■ RAW DATA:
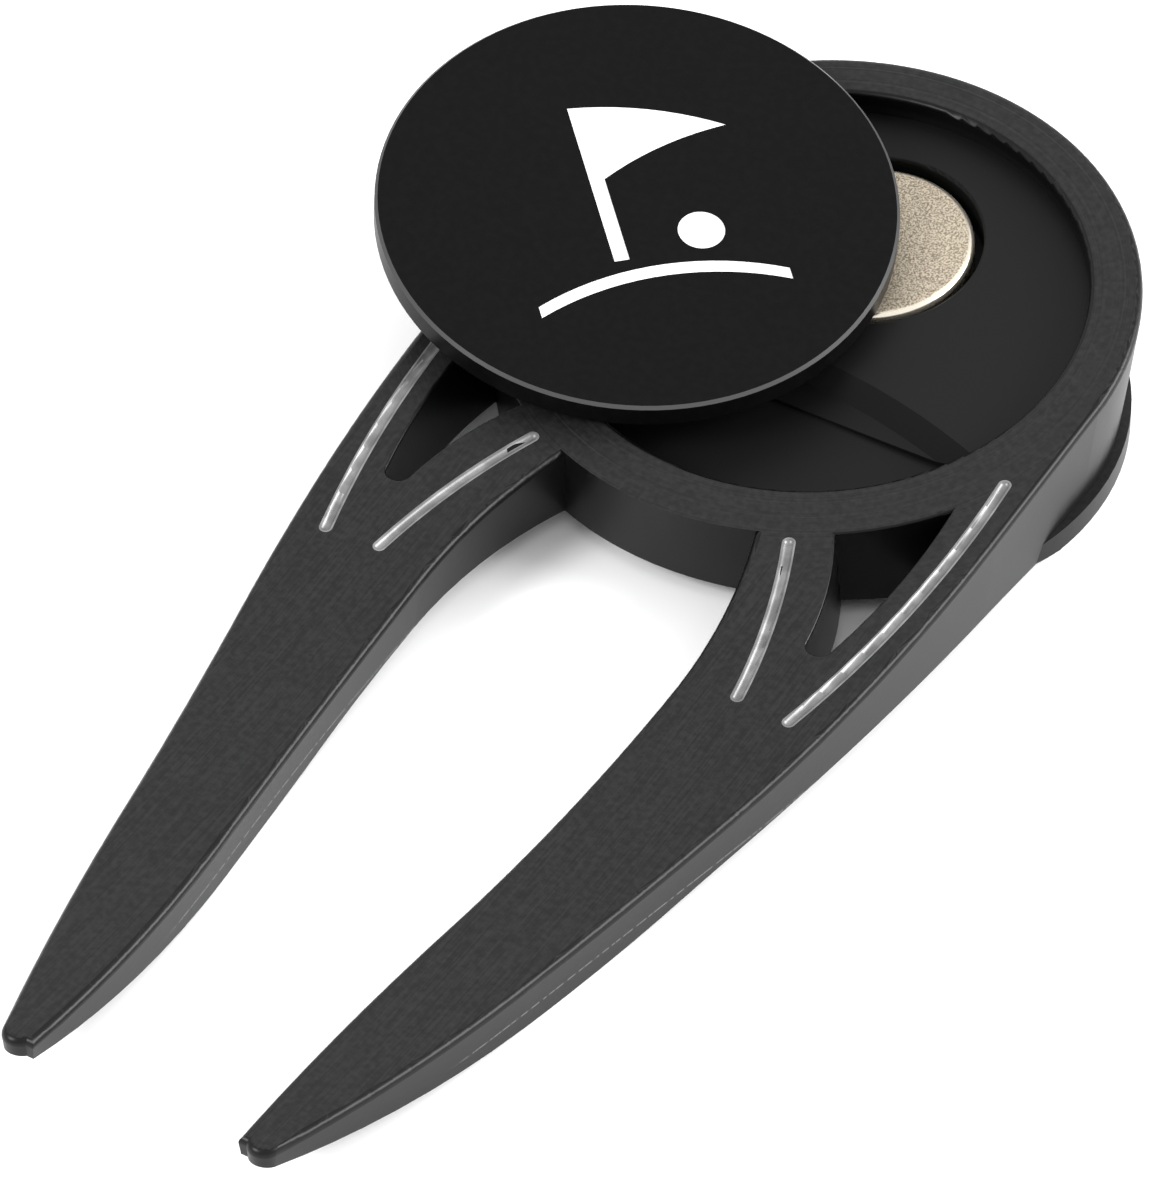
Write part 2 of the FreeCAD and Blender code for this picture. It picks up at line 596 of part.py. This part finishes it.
blank = tool_blank()
relieved = cut("relieved_blank", blank, thumb_relief())
films, grooves = groove_paints(blank)
tool_body = cut("tool_body", relieved, combine("MultiFuse", "grooves", grooves))
pieces = [tool_body, *films, magnet(), adhesive(), marker_disc()]
pieces += [marker_paint(name) for name in MARK_SHAPES]
doc.recompute()
for item in doc.Objects:
    if set(item.State) & {"Invalid", "Error"}:
        raise RuntimeError(f"{item.Name} failed: {item.State}")
for piece in pieces:
    if piece.Shape.isNull() or not piece.Shape.isValid():
        raise RuntimeError(f"{piece.Label} has no valid shape")
os.makedirs("parts", exist_ok=True)
for piece in pieces:
    piece.Shape.exportStep(f"parts/{piece.Label}.step")
    print(piece.Label, len(piece.Shape.Solids), round(piece.Shape.Volume, 3))
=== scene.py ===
import bpy
import json
import math
from mathutils import Euler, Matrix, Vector

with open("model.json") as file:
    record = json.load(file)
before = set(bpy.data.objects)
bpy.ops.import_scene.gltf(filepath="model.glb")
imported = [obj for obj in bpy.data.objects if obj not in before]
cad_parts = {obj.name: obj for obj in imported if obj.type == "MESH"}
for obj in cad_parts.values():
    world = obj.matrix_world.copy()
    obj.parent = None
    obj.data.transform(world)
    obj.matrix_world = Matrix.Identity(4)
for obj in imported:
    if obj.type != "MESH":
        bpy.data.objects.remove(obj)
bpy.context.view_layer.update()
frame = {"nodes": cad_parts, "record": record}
nodes = frame["nodes"]
mounts = {mount["name"]: mount for mount in frame["record"]["mounts"]}
recess = mounts["marker_recess"]
recessRadius, recessDepth = (recess["dims"][key] / 1000 for key in ("r_mm", "length_mm"))
headNormal = Vector(recess["axis"]).normalized()
headPoint = Vector(recess["pos_m"]) + headNormal * recessDepth
magnetPoint = Vector(mounts["magnet_face"]["pos_m"])
print("stage: frame loaded, head plane at", tuple(round(v, 5) for v in headPoint))

# camera

cameraSettings = {
    "place": (0.15938, -0.28288, 0.28444),
    "azimuth": 31.384,      # degrees to the right of straight ahead
    "elevation": 42.503,
    "roll": 0.38,
    "lens": 268.3,
}


def makeCamera(s):
    camera = bpy.data.objects.new("camera", bpy.data.cameras.new("camera"))
    bpy.context.scene.collection.objects.link(camera)
    camera.data.lens = s["lens"]
    camera.data.clip_start, camera.data.clip_end = 0.01, 10
    turn = Euler((math.radians(90 - s["elevation"]), 0, math.radians(s["azimuth"])))
    spin = Euler((0, 0, math.radians(s["roll"])))
    camera.matrix_world = turn.to_matrix().to_4x4() @ spin.to_matrix().to_4x4()
    camera.location = s["place"]
    bpy.context.scene.camera = camera
    bpy.context.scene.view_settings.view_transform = "Standard"


makeCamera(cameraSettings)

# studio: pale floor, soft sky and large soft lights

studio = {
    "floorSize": 3.0,
    "floorColor": (0.96, 0.96, 0.96),
    "floorRough": 0.95,
    "floorSpecular": 0.1,
    "skyColor": (1.0, 1.0, 1.0),
    "skyStrength": 1.1,
    # name: place, aim, size, watts
    "lights": {
        "rearRight": ((0.40, 0.38, 0.22), (0.0, -0.01, 0.0), (0.22, 0.22), 2.4),
        "right": ((0.48, 0.17, 0.31), (0.0, -0.02, 0.0), (0.20, 0.26), 2.8),
        "frontLeft": ((-0.24, -0.42, 0.39), (0.0, -0.01, 0.0), (0.20, 0.20), 2.4),
    },
}


def makeStudio(s):
    half = s["floorSize"] / 2
    mesh = bpy.data.meshes.new("floor")
    mesh.from_pydata([(-half, -half, 0), (half, -half, 0), (half, half, 0), (-half, half, 0)], [],
                     [(0, 1, 2, 3)])
    floor = bpy.data.objects.new("floor", mesh)
    bpy.context.scene.collection.objects.link(floor)
    paper = bpy.data.materials.new("paleFloor")
    paper.use_nodes = True
    shader = paper.node_tree.nodes["Principled BSDF"]
    shader.inputs["Base Color"].default_value = (*s["floorColor"], 1)
    shader.inputs["Roughness"].default_value = s["floorRough"]
    shader.inputs["Specular IOR Level"].default_value = s["floorSpecular"]
    mesh.materials.append(paper)
    world = bpy.data.worlds.new("softSky")
    world.use_nodes = True
    sky = world.node_tree.nodes["Background"]
    sky.inputs["Color"].default_value = (*s["skyColor"], 1)
    sky.inputs["Strength"].default_value = s["skyStrength"]
    bpy.context.scene.world = world
    for name, (place, aim, (wide, tall), watts) in s["lights"].items():
        light = bpy.data.lights.new(name, "AREA")
        light.shape, light.size, light.size_y, light.energy = "RECTANGLE", wide, tall, watts
        lamp = bpy.data.objects.new(name, light)
        lamp.location = place
        lamp.rotation_euler = (Vector(aim) - Vector(place)).to_track_quat("-Z", "Y").to_euler()
        bpy.context.scene.collection.objects.link(lamp)


makeStudio(studio)
print("stage: camera and studio")

# shader building


class Wire:    # a value in a material's nodes that takes part in ordinary arithmetic
    def __init__(self, paint, socket):
        self.paint, self.socket = paint, socket

    def math(self, operation, *others):
        return self.paint.node("ShaderNodeMath", {"operation": operation},
                               dict(enumerate((self, *others))))

    def swapped(self, operation, other):
        return self.paint.node("ShaderNodeMath", {"operation": operation}, {0: other, 1: self})

    def __add__(self, other): return self.math("ADD", other)
    def __radd__(self, other): return self.math("ADD", other)
    def __sub__(self, other): return self.math("SUBTRACT", other)
    def __rsub__(self, other): return self.swapped("SUBTRACT", other)
    def __mul__(self, other): return self.math("MULTIPLY", other)
    def __rmul__(self, other): return self.math("MULTIPLY", other)
    def __abs__(self): return self.math("ABSOLUTE")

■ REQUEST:
Write out each line exactly as it appears, from the line with "magnet(), adhesive(), marker_disc()]" up to and including the line with "v in headPoint))".

■ ANSWER TO THE EXERCISE:
pieces = [tool_body, *films, magnet(), adhesive(), marker_disc()]
pieces += [marker_paint(name) for name in MARK_SHAPES]
doc.recompute()
for item in doc.Objects:
    if set(item.State) & {"Invalid", "Error"}:
        raise RuntimeError(f"{item.Name} failed: {item.State}")
for piece in pieces:
    if piece.Shape.isNull() or not piece.Shape.isValid():
        raise RuntimeError(f"{piece.Label} has no valid shape")
os.makedirs("parts", exist_ok=True)
for piece in pieces:
    piece.Shape.exportStep(f"parts/{piece.Label}.step")
    print(piece.Label, len(piece.Shape.Solids), round(piece.Shape.Volume, 3))
=== scene.py ===
import bpy
import json
import math
from mathutils import Euler, Matrix, Vector

with open("model.json") as file:
    record = json.load(file)
before = set(bpy.data.objects)
bpy.ops.import_scene.gltf(filepath="model.glb")
imported = [obj for obj in bpy.data.objects if obj not in before]
cad_parts = {obj.name: obj for obj in imported if obj.type == "MESH"}
for obj in cad_parts.values():
    world = obj.matrix_world.copy()
    obj.parent = None
    obj.data.transform(world)
    obj.matrix_world = Matrix.Identity(4)
for obj in imported:
    if obj.type != "MESH":
        bpy.data.objects.remove(obj)
bpy.context.view_layer.update()
frame = {"nodes": cad_parts, "record": record}
nodes = frame["nodes"]
mounts = {mount["name"]: mount for mount in frame["record"]["mounts"]}
recess = mounts["marker_recess"]
recessRadius, recessDepth = (recess["dims"][key] / 1000 for key in ("r_mm", "length_mm"))
headNormal = Vector(recess["axis"]).normalized()
headPoint = Vector(recess["pos_m"]) + headNormal * recessDepth
magnetPoint = Vector(mounts["magnet_face"]["pos_m"])
print("stage: frame loaded, head plane at", tuple(round(v, 5) for v in headPoint))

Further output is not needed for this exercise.